7. Mais également, le CREDDHO saisit cette occasion pour attirer l’attention de l’opinion sur la situation des droits de l’homme dans le pays caractérisée par des atteintes graves aux droits et libertés fondamentaux, la corruption et l’impunité. Cette situation fragilise les structures de l’Etat et le prédispose aux conflits sanglants dénoncés ici, mais surtout prive des millions des congolais du droit de jouir des richesses de leur pays dans la paix. Cet état de choses est inacceptable et ne peut plus durer.
8. Face à ce qui précède, le CREDDHO demande :
1° Au gouvernement congolais :
- D’œuvrer pour mettre fin rapidement aux conflits à l’est du pays et d’éradiquer tous les groupes armés, dont le M23 ;
- De mettre fin aux atteintes et restrictions des droits et libertés fondamentaux des citoyens ;
- De rendre effectifs les mécanismes de reforme du secteur de sécurité ;
- De mettre fin à l’impunité des responsables des violations des droits de l’homme dont Bosco Ntaganda, Sultani Makenga, Innocent Nzimurinda, John Numbi, … ;
- D’élaborer une politique claire de lutte contre la corruption et l’impunité et la rendre effective sur l’ensemble de la RDC.

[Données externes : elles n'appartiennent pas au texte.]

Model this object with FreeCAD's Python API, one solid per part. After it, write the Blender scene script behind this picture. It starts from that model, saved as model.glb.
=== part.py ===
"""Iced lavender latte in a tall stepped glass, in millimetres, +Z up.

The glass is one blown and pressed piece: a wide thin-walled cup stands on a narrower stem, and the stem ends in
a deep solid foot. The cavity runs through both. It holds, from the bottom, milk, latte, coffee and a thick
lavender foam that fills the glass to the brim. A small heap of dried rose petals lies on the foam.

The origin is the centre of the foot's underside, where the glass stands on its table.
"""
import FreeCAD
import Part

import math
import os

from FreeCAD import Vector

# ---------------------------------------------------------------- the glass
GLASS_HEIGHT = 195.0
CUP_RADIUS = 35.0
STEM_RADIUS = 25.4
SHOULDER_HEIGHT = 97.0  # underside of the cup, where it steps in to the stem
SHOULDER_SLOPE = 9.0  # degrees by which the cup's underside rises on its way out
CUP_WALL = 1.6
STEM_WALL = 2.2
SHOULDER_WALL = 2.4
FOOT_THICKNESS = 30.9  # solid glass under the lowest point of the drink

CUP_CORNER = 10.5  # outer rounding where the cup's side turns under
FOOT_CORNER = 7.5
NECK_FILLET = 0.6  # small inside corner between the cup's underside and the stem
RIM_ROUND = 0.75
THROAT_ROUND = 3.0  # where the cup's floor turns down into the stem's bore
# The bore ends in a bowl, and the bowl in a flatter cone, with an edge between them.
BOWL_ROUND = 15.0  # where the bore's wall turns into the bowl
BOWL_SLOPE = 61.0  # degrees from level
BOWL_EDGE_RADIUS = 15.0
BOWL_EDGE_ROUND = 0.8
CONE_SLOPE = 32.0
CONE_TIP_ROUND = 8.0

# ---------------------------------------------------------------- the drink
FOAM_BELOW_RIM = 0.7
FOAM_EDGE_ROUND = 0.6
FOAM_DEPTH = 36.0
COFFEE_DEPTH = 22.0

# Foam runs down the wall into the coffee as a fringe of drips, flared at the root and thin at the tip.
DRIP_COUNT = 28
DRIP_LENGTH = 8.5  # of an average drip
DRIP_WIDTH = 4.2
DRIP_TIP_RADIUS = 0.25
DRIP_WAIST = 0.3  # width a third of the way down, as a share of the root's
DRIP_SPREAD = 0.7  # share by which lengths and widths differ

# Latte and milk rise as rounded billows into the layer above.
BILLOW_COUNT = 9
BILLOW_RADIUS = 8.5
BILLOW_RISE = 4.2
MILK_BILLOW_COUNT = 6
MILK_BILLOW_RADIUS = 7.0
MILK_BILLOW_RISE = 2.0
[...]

2° Aux M23 et autres groupes armés :
- De mettre immédiatement fin aux exactions contre les civils ;
- D’abandonner sans condition la lutte armée ;
- De livrer leurs membres auteurs des violations des droits de l’homme, Bosco Ntaganda, Sultani Makenga et Innocent Nzimurinda notamment, aux autorités judiciaires compétentes.
3° Au Rwanda et à l’Ouganda :
- De mettre fin à tous actes de déstabilisation de la RDC ;
- D’œuvrer pour des initiatives de cohabitation pacifiques pour le développement des tous les pays de la région des Grands-lacs.
4° Aux Nations Unies et à la Communauté internationale :
- De renforcer le mandat de la Monusco ;
- De sanctionner les groupes armés et leurs membres responsables des violations des droits de l’homme à l’est de la RDC et des pays qui les appuient ;
- De ne pas cautionner tout schémas visant à promouvoir les responsables des violations des droits de l’homme dans l’armée et des institutions de la RDC ;
- D’accompagner le gouvernement de la RDC pour la mise en œuvre des mécanismes efficace de bonne gouvernance et de lutte contre l’impunité.
5° Au Peuple congolais :
- De ne pas céder aux manipulations des groupes armés et aux discours tribaux,
- De dénoncer tout acte qui trouble la paix et la sécurité publique,
- De s’abstenir des actes de vengeance et de justice populaire.